“Kami mendesak DPR RI segera untuk memasukkan Rancangan Undang-Undang Penghapusan Kekerasan Seksual ke dalam Prolegnas Prioritas dan segera mengesahkannya demi perlindungan yang hakiki bagi korban kekerasan seksual yang selama ini terabaikan oleh negara. Darurat kekerasan seksual tanpa ketiadaan regulasi yang memulihkan korban kekerasan seksual sehingga berdampak pada perkembangan generasi masa depan bangsa,” ungkap Rahmi Meri Yenti dari Nurani Perempuan Sumbar.Diketahui angka kekerasan seksual tertinggi untuk tahun 2020 ada di Sumatera Utara dengan 61 kasus. Menyusul Sumatera Selatan, 57 kasus. Bandar Lampung sebanyak 45 kasus, Sumatera Barat 35 kasus.
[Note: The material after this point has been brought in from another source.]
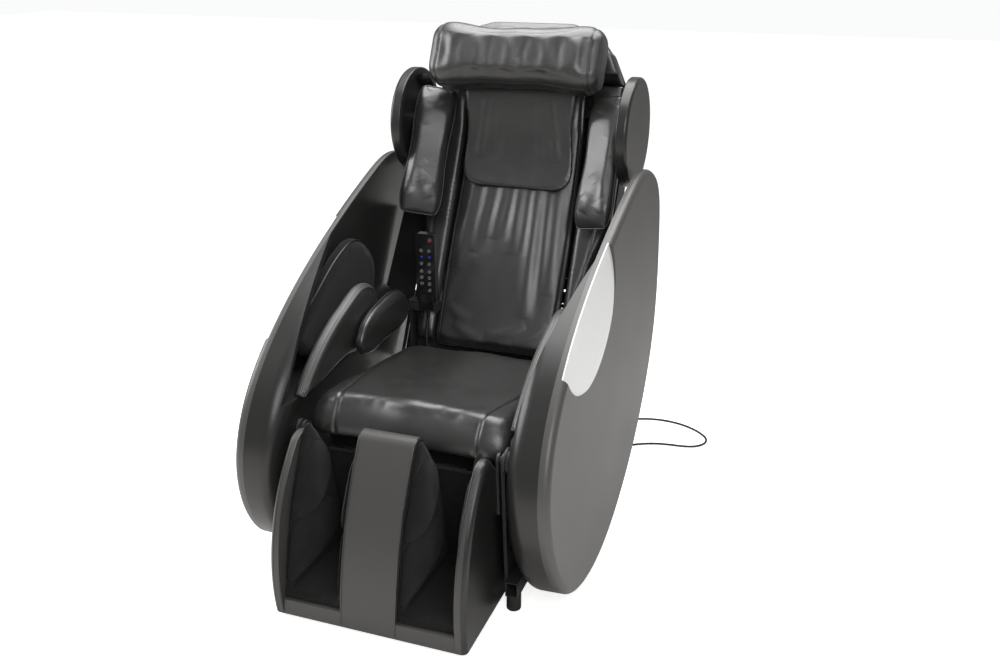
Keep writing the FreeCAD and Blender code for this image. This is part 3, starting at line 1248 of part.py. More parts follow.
def coil_point(turns):
    """A place on the coil's line: inwards on the floor, then back outwards on top."""
    inwards = min(turns, COIL_FOLD)
    outwards = max(turns - COIL_FOLD, 0.0)
    radius = COIL_R - COIL_PITCH * inwards + COIL_PITCH * outwards
    climb = (turns - COIL_FOLD) / COIL_CLIMB + 0.5
    climb = min(max(climb, 0.0), 1.0)
    height = CORD_FLOOR_Z + COIL_LAYER * (1 - math.cos(math.pi * climb)) / 2
    angle = -math.pi / 2 - 2 * math.pi * turns
    return V(COIL_CENTRE[0] + radius * math.cos(angle), COIL_CENTRE[1] + radius * math.sin(angle), height)


def biarc(start, start_way, end, end_way):
    """Two tangent arcs from start to end with the given unit directions."""
    across = end - start
    both = start_way + end_way
    bend = 2 * (1 - start_way.dot(end_way))
    slant = across.dot(both)
    reach = (math.sqrt(slant * slant + bend * across.dot(across)) - slant) / bend
    first = start + start_way * reach
    second = end - end_way * reach
    joint = (first + second) * 0.5
    return [tangent_arc(start, start_way, joint).toShape(), tangent_arc(joint, second - first, end).toShape()]


def cord_coil():
    """The put-away length of the mains lead, wound into one flat coil of two layers."""
    quarter = 0.25
    count = int(COIL_TURNS / quarter)
    step = 0.001
    places = [coil_point(i * quarter) for i in range(count + 1)]
    ways = []
    for i in range(count + 1):
        way = coil_point(i * quarter + step) - coil_point(i * quarter - step)
        ways.append(way.normalize())
    ways[0] = V(-1, 0, 0)
    ways[-1] = V(-1, 0, 0)
    entry = places[0] - ways[0] * COIL_LEAD
    leave = places[-1] + ways[-1] * COIL_EXIT
    edges = [Part.LineSegment(entry, places[0]).toShape()]
    for i in range(count):
        edges += biarc(places[i], ways[i], places[i + 1], ways[i + 1])
    edges.append(Part.LineSegment(places[-1], leave).toShape())
    path = Part.Wire(edges)
    samples = 120 * COIL_TURNS
    line = [coil_point(COIL_TURNS * i / samples) for i in range(samples + 1)]
    gap = min(line[i].distanceToPoint(line[k]) for i in range(samples) for k in range(i + 60, samples + 1))
    coil = tube_along(path, entry, ways[0], CORD_D)
    volume = math.pi * (CORD_D / 2) ** 2 * path.Length
    print("cord_coil length", round(path.Length), "least gap", round(gap - CORD_D, 2),
          "volume ratio", round(coil.Volume / volume, 4))
    return coil


def mains_plug():
    """Two-pin plug that lies on the floor beside the coil, with its strain relief."""
    x = coil_point(COIL_TURNS).x - COIL_EXIT
    y = coil_point(COIL_TURNS).y
    z = CORD_FLOOR_Z + COIL_LAYER
    relief = Part.makeCone(CORD_D / 2 + 1.0, 6.5, 20.0, V(x + 9, y, z), V(-1, 0, 0))
    sections = []
    for back, width, tall in ((10.0, 16.0, 15.0), (15.0, PLUG_W, PLUG_H), (15.0 + PLUG_L * 0.6, PLUG_W, PLUG_H),
                              (15.0 + PLUG_L, PLUG_W - 3, PLUG_H - 3)):
        half = tall / 2
        sections.append(rounded_section("x", x - back, (y - width / 2, y + width / 2), (z - half, z + half), 5.0))
    body = loft(sections, True)
    tip = x - 15.0 - PLUG_L
    blades = [box((tip - 17.0, tip + 4.0), (y + side * 6.35 - 0.8, y + side * 6.35 + 0.8), (z - 3.2, z + 3.2))
              for side in (-1, 1)]
    whole = relief.fuse(body)
    for blade in blades:
        whole = whole.fuse(blade)
    return whole.cut(rod(V(x, y, z), V(x + 12, y, z), CORD_D / 2))


MAINS_ROUTE = (
    (136, 352, 104), (136, 384, 104), (137, 416, 97), (140, 444, 78), (146, 468, 48),
    (154, 490, 20), (168, 514, 6), (192, 544, 3.4), (224, 580, 3.4), (262, 618, 3.4),
    (306, 654, 3.4), (356, 674, 3.4), (410, 678, 3.4), (464, 666, 3.4), (512, 638, 3.4),
    (548, 600, 3.4), (550, 560, 3.4), (524, 530, 3.4), (484, 520, 3.4), (442, 518, 3.4),
    (396, 508, 3.4), (352, 486, 3.4), (320, 460, 3.4), (290, 444, 3.4), (262, 444, 3.4),
)
SET_CORD_ROUTE = (
    (-196.5, 201, 457), (-196.5, 201, 442), (-196, 186, 416), (-192, 174, 382), (-184, 169, 342),
    (-176, 169, 298), (-164, 173, 252), (-146, 180, 210), (-126, 188, 176), (-118, 192, 152),
    (-118, 193, 137),
)


def build():
    """Make every node."""
    pair("side_panel", lean(side_panel()))
    pair("panel_inset", lean(panel_inset()))
    save("left_inner_trim", inner_trim(1))
    save("right_inner_trim", inner_trim(-1))
    pair("arm_pad", arm_pad())
    pair("hip_pad", hip_pad())
    pair("forearm_pad", forearm_pad())
    save("base_frame", base_frame())
    save("base_feet", base_feet())
    save("left_wheel", wheel(1))
    save("right_wheel", wheel(-1))
    save("seat_cushion", seat_cushion())
    save("control_box", control_box())
    save("air_pump", air_pump())
    save("leg_motor", leg_motor())
    save("power_inlet", power_inlet())
    save("power_switch", power_switch())
    save("back_frame", back_frame())
    save("back_shell", back_shell())
    save("back_cushion", back_cushion())
    pair("back_bolster", back_bolster())
    save("head_pad", head_pad())
    pair("shoulder_shell", shoulder_shell())
    pair("shoulder_pad", shoulder_pad())
    save("head_pillow", head_pillow())
    save("pillow_flap", pillow_flap())
    save("lead_screw", lead_screw())
    save("massage_carriage", massage_carriage())
    for side, hand in ((1, "left"), (-1, "right")):
        save(hand + "_massage_arm", massage_arm(side))
        for up, level in ((1, "upper"), (-1, "lower")):
            save(f"{hand}_{level}_roller", massage_roller(side, up))
    save("recline_actuator", recline_actuator())
    save("recline_rod", recline_rod())
    save("leg_rest_shell", leg_rest_shell())
    save("leg_rest_frame", leg_rest_frame())
    pair("calf_liner", calf_liner())
    save("handset_case", handset_case())
    for name, keys in key_layout().items():
        save(name, handset_keys(keys))
    save("handset_cord", cord_tube("handset_cord", SET_CORD_ROUTE, SET_CORD_D))
    save("mains_cord", cord_tube("mains_cord", MAINS_ROUTE, CORD_D))
    save("cord_coil", cord_coil())
    save("mains_plug", mains_plug())


build()
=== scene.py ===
"""The looks of a massage chair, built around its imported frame.

Metres, +Z up, the sitter faces -Y and the sitter's left hand is at +X.
"""
import logging
from dataclasses import dataclass, field
from enum import Enum
from math import cos, pi, radians, sin
from typing import Callable, Sequence

import bmesh
import bpy
import numpy as np
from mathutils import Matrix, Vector
from mathutils.bvhtree import BVHTree


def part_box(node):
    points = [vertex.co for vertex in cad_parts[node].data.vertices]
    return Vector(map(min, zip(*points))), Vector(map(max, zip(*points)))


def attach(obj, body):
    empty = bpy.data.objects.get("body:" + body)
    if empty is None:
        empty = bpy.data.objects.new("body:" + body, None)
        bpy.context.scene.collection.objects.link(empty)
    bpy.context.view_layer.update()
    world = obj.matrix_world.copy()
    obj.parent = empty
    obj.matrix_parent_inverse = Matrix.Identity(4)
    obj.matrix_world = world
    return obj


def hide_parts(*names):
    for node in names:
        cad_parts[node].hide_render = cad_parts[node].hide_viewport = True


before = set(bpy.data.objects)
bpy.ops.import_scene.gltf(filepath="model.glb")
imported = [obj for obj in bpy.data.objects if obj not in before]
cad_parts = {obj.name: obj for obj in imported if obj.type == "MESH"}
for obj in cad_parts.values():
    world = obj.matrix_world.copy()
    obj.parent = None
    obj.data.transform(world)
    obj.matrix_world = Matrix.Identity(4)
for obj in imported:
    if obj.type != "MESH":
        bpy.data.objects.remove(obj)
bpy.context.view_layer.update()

Array = np.ndarray
Places = Sequence[Sequence[float]]
Piece = bpy.types.Object
Socket = bpy.types.NodeSocket
Material = bpy.types.Material

LOG = logging.getLogger("massage_chair")
CLOTH_FRAMES = 20
CLOTH_PRESSURE = 4.0
# The radius of a cord's control points, small so that the curve's bound box stays close to the cord.
POINT_RADIUS = 0.005
SHEET_THICKNESS = 0.001
MERGE_DISTANCE = 1e-5
TINY = 1e-12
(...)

Kemudian Bengkulu 25 kasus, Aceh 17 kasus, Jambi 8 kasus dan Riau 7 kasus (lengkap lihat tabel). “Berdasarkan data tersebut, bentuk kekerasan seksual yang terjadi diantaranya perkosaan, termasuk perkosaan di ranah keluarga kandung (incest), pelecehan seksual, eksploitasi seksual, trafficking yang dibarengi kekerasan seksual, pemaksaan perkawinan, sodomi, kekerasan dalam pacaran, pemaksaan aborsi dan kekerasan berbasis gender online,” imbuhnya. Kondisi sekarang, lanjut Rahmi menjadi ruang aman bagi predator kekerasan seksual. Selama melakukan pendamping dalam menangani korban kekerasan seksual, pihaknya kerap kali dihadapkan dengan kondisi victim blaming. “Termasuk proses penegakan hukum yang tidak memprioritaskan kepentingan terbaik bagi korban kekerasan seksual. Impunitas bahkan minimnya pemulihan terhadap korban. Penghapusan Kekerasan Seksual adalah penyelamat korban kekerasan dan penyelamat bagi nasib anak bangsa ke depan. Hidup Korban, Saatnya Negara Peduli Korban,” tandasnya. Jaringan organisasi masyarakat sipil Sumatera untuk advokasi RUU Penghapusan Kekerasan Seksual merupakan satu kesatuan yang utuh yang berupaya sungguh-sungguh untuk melindungi dan memulihkan korban kekerasan seksual di Pulau Sumatera. (adn/rls)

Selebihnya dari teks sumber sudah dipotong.